Leído desde las estrategias de Marcel Duchamp, referencia fundamental para este artista argentino nacido en 1943, el título resignifica la obra y produce un ruido o una fricción entre la cosa y la palabra. Zabala recurre aquí, como en otras obras suyas, a textos literarios. El incendio y las vísperas, es una novela de Beatriz Guido publicada en 1964 y que critica, a propósito del incendio del Jockey Club en 1953, tanto al peronismo como a la elite porteña. El artista convierte al incendio en literal y, al mismo tiempo, en dramáticamente simbólico. Al desligar el término “vísperas” de la secuencia narrativa, lo carga de presagios: ya no son los días previos al incendio (como en la novela de Guido), sino a un acontecimiento específico que, si uno se ubica en la fecha de composición de la pieza, no podía ser otro que la Revolución que había tenido lugar en Cuba y que parecía esparcirse por todo el continente.


No creo que el mapa que nos pedían en la escuela fuera para enseñarnos los acontecimientos que se avecinaban sobre el continente. La obra de Zabala perfora el mapa con fuego y en los bordes de la silueta quedan las negruras de su paso. El acto y la elección del comienzo de la llamarada admiten una lectura política: la silueta que deja es informe, pero su centro está en Bolivia. La “teoría del foco” que desde Cuba sostuvieron el Che Guevara y Régis Debray, la idea de que una insurrección tendría un efecto contagio y de que había que “crear uno, dos, tres… muchos Vietnam”, impulsa el gesto del artista.
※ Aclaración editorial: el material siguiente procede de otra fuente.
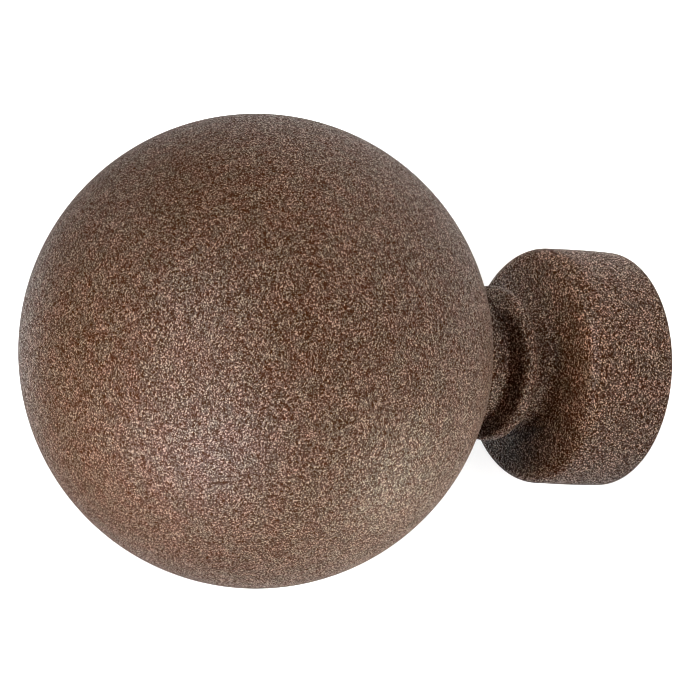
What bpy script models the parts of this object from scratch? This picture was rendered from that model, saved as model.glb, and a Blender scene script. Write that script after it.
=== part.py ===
"""A ball finial for the end of a curtain rod, turned as one piece and coated all over.

The finial stands on the rim of its socket. The origin is the middle of the rim, and +Z runs along the
axis to the top of the ball. All lengths are in metres. Heights are worked out from the rim upwards, and
the outline is turned about the axis.
"""

import math

import bmesh
import bpy
from mathutils import Vector

# The rod, and the socket that takes its end
ROD_DIAMETER = 0.0254
ROD_CLEARANCE = 0.0006
SOCKET_FLOOR = 0.0025
MOUTH_CHAMFER = 0.0003

# The collar around the socket: a slightly barrelled side, a rounded corner and a face that rises to the neck
COLLAR_WALL = 0.0024
COLLAR_LENGTH = 0.0120
FACE_RISE = 0.0014
COLLAR_BARREL = 0.0001
BARREL_ROUNDING = 0.15
CORNER_ROUNDING = 0.0021
RIM_ROUNDING = 0.0004

# The neck: a cove from the face to the ring, the ring, and the waist between it and the ball
COVE_RADIUS = 0.0076
COVE_LENGTH = 0.0039
COVE_ROUNDING = 0.0018
RING_RADIUS = 0.0101
RING_WIDTH = 0.0022
RING_LOWER_EDGE = 0.0010
RING_UPPER_EDGE = 0.0010
RING_SLOPE = 0.0010
WAIST_RADIUS = 0.0075
WAIST_LENGTH = 0.0021
WAIST_LOWER_ROUNDING = 0.0007
WAIST_UPPER_ROUNDING = 0.0015
NECK_TOP_RADIUS = 0.0081
NECK_TOP_LENGTH = 0.0030

BALL_RADIUS = 0.030

# How finely the turned shape is divided, with a row of corners at the ball's widest place
SEGMENTS = 60
UPPER_STEPS = 14
LOWER_STEPS = 12
ARC_STEP = math.radians(16)
SHARP_ANGLE = math.radians(35)
MERGE_DISTANCE = 1e-6

COAT_COLOR = (0.12, 0.07, 0.045, 1.0)
COAT_METALLIC = 0.5
COAT_ROUGHNESS = 0.55


def clear_scene():
    for thing in list(bpy.data.objects):
        bpy.data.objects.remove(thing)


def coat_material():
    """Dark bronze coat, here as one even finish."""
    material = bpy.data.materials.new("bronze_coat")
    material.use_nodes = True
    surface = material.node_tree.nodes["Principled BSDF"]
    surface.inputs["Base Color"].default_value = COAT_COLOR
    surface.inputs["Metallic"].default_value = COAT_METALLIC
    surface.inputs["Roughness"].default_value = COAT_ROUGHNESS
    material.diffuse_color = COAT_COLOR
    return material


def arc_between(centre, start, end):
    """Points on the arc about centre from start to end the short way, both included."""
    first, last = start - centre, end - centre
    steps = max(2, round(first.angle(last) / ARC_STEP))
    return [centre + first.slerp(last, step / steps) * first.length for step in range(steps + 1)]


def rounded_corner(before, corner, after, rounding):
    """The arc that rounds one corner of the outline, kept within half of each side beside it."""
    back, ahead = before - corner, after - corner
    half_angle = back.angle(ahead) / 2
    reach = min(rounding / math.tan(half_angle), back.length / 2, ahead.length / 2)
    back.normalize()
    ahead.normalize()
    centre = corner + (back + ahead).normalized() * reach / math.cos(half_angle)
    return arc_between(centre, corner + back * reach, corner + ahead * reach)


def rounded_outline(corners):
    """Joins (radius, height, rounding) corners into one outline. A rounding of 0 stays sharp."""
    places = [Vector((radius, height)) for radius, height, _ in corners]
    roundings = [rounding for _, _, rounding in corners]
    outline = [places[0]]
    for before, corner, after, rounding in zip(places, places[1:], places[2:], roundings[1:]):
        outline += rounded_corner(before, corner, after, rounding) if rounding else [corner]
    return outline + [places[-1]]


def finial_outline():
    """Down the outside from the top of the ball to the rim, then up the socket to the axis."""
    socket_radius = (ROD_DIAMETER + ROD_CLEARANCE) / 2
    collar_radius = socket_radius + COLLAR_WALL
    socket_depth = COLLAR_LENGTH - SOCKET_FLOOR
    face_top = COLLAR_LENGTH + FACE_RISE
    ring_bottom = face_top + COVE_LENGTH
    ring_top = ring_bottom + RING_WIDTH
    waist_bottom = ring_top + RING_SLOPE
    waist_top = waist_bottom + WAIST_LENGTH
    neck_top = waist_top + NECK_TOP_LENGTH
    ball_centre = neck_top + math.sqrt(BALL_RADIUS**2 - NECK_TOP_RADIUS**2)

    quarter = math.pi / 2
    lower_sweep = quarter - math.asin(NECK_TOP_RADIUS / BALL_RADIUS)
    angles = [quarter * step / UPPER_STEPS for step in range(UPPER_STEPS)]
    angles += [quarter + lower_sweep * step / LOWER_STEPS for step in range(LOWER_STEPS)]
    ball = []
    for angle in angles:
        ball.append(Vector((BALL_RADIUS * math.sin(angle), ball_centre + BALL_RADIUS * math.cos(angle))))

    outside = rounded_outline([
        (NECK_TOP_RADIUS, neck_top, 0),
        (WAIST_RADIUS, waist_top, WAIST_UPPER_ROUNDING),
        (WAIST_RADIUS, waist_bottom, WAIST_LOWER_ROUNDING),
        (RING_RADIUS, ring_top, RING_UPPER_EDGE),
        (RING_RADIUS, ring_bottom, RING_LOWER_EDGE),
        (COVE_RADIUS, ring_bottom, 0),
        (COVE_RADIUS, face_top, COVE_ROUNDING),
        (collar_radius, COLLAR_LENGTH, CORNER_ROUNDING),
        (collar_radius + COLLAR_BARREL, COLLAR_LENGTH / 2, BARREL_ROUNDING),
        (collar_radius, 0, RIM_ROUNDING),
        (socket_radius + MOUTH_CHAMFER, 0, 0),
        (socket_radius, MOUTH_CHAMFER, 0),
        (socket_radius, socket_depth, 0),
        (0, socket_depth, 0),
    ])
    return ball + outside


def turned(name, outline):
    """Turns an outline about the Z axis into one closed object."""
    shape = bmesh.new()
    points = [shape.verts.new((point.x, 0, point.y)) for point in outline]
    sides = [shape.edges.new(pair) for pair in zip(points, points[1:])]
    bmesh.ops.spin(
        shape, geom=points + sides, axis=(0, 0, 1), angle=math.tau, steps=SEGMENTS, use_merge=True
    )
    bmesh.ops.remove_doubles(shape, verts=shape.verts, dist=MERGE_DISTANCE)
    bmesh.ops.recalc_face_normals(shape, faces=shape.faces)
    mesh = bpy.data.meshes.new(name)
    shape.to_mesh(mesh)
    shape.free()
    mesh.shade_smooth()
    mesh.set_sharp_from_angle(angle=SHARP_ANGLE)
    turned_object = bpy.data.objects.new(name, mesh)
    bpy.context.scene.collection.objects.link(turned_object)
    return turned_object


def main():
    clear_scene()
    finial = turned("ball_finial", finial_outline())
    finial.data.materials.append(coat_material())


main()
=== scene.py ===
import math

import bpy
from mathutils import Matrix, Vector


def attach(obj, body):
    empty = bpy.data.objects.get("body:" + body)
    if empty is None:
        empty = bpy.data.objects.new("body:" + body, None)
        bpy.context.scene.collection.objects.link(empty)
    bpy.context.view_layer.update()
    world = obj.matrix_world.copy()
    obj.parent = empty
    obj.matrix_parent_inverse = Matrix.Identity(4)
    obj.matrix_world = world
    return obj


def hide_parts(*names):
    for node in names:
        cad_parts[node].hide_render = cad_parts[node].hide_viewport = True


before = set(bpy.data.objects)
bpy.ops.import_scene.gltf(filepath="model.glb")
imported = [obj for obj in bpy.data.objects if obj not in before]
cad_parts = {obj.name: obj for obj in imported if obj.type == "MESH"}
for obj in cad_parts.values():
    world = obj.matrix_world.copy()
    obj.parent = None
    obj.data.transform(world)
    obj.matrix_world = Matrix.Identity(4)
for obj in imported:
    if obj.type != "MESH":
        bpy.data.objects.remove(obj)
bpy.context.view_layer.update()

# Heights above the rim, in metres
COLLAR_TOP = 0.0120
FACE_TOP = 0.0134
RING_BOTTOM = 0.0173
RING_TOP = 0.0195
WAIST_BOTTOM = 0.0205
WAIST_TOP = 0.0226
NECK_TOP = 0.0256
SOCKET_DEPTH = 0.0095

# Radii
BALL_RADIUS = 0.030
NECK_TOP_RADIUS = 0.0081
WAIST_RADIUS = 0.0075
RING_RADIUS = 0.0101
COVE_RADIUS = 0.0076
COLLAR_RADIUS = 0.0154
COLLAR_BARREL = 0.0001
SOCKET_RADIUS = 0.0130
MOUTH_RADIUS = 0.0133
MOUTH_CHAMFER = 0.0003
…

Más allá de que la teoría del foco haya resultado falsa y hasta perniciosa, El incendio y las vísperas II, Beatriz Guido, tiene la virtud de encender en el espectador el ansia de rebeldía, de conocimiento y de empatía.


¿Cómo pensar la catástrofe, entonces, que parece nuestra condición cotidiana? Una respuesta que da Zabala es cartografiarla. Cartografía y catástrofe: darle una dimensión visual y conceptual, física y política, sensorial y sensible, pero también abierta a las significaciones, porque “el arte depende de lo que no es arte” y, sobre todo, del paso del tiempo. Por eso, no hay que subordinar el arte a la política del momento, sino abrir la potencia de lo político que hay en el arte para que la mirada del espectador haga su trabajo.


Muchos años después, en la muestra Una serenidad crispada, realizada en la galería MCMC (Buenos Aires, 2022), la obra era considerada a la luz de los incendios del Amazonas y de otras partes de América Latina producto del agronegocio y el cambio climático. Un suplemento cultural llegó a llamar a Zabala “un visionario de la catástrofe ambiental”. La descripción es absolutamente verdadera, pero solo si entendemos por “ambiental” no solo la naturaleza, sino también el arte, la política y los tiempos que vivimos. Justamente, El incendio y las vísperas II,, por su apertura de sentido y por el modo en que transforma los objetos, se encabalga en el tiempo y admite, hasta incentiva, nuevas interpretaciones.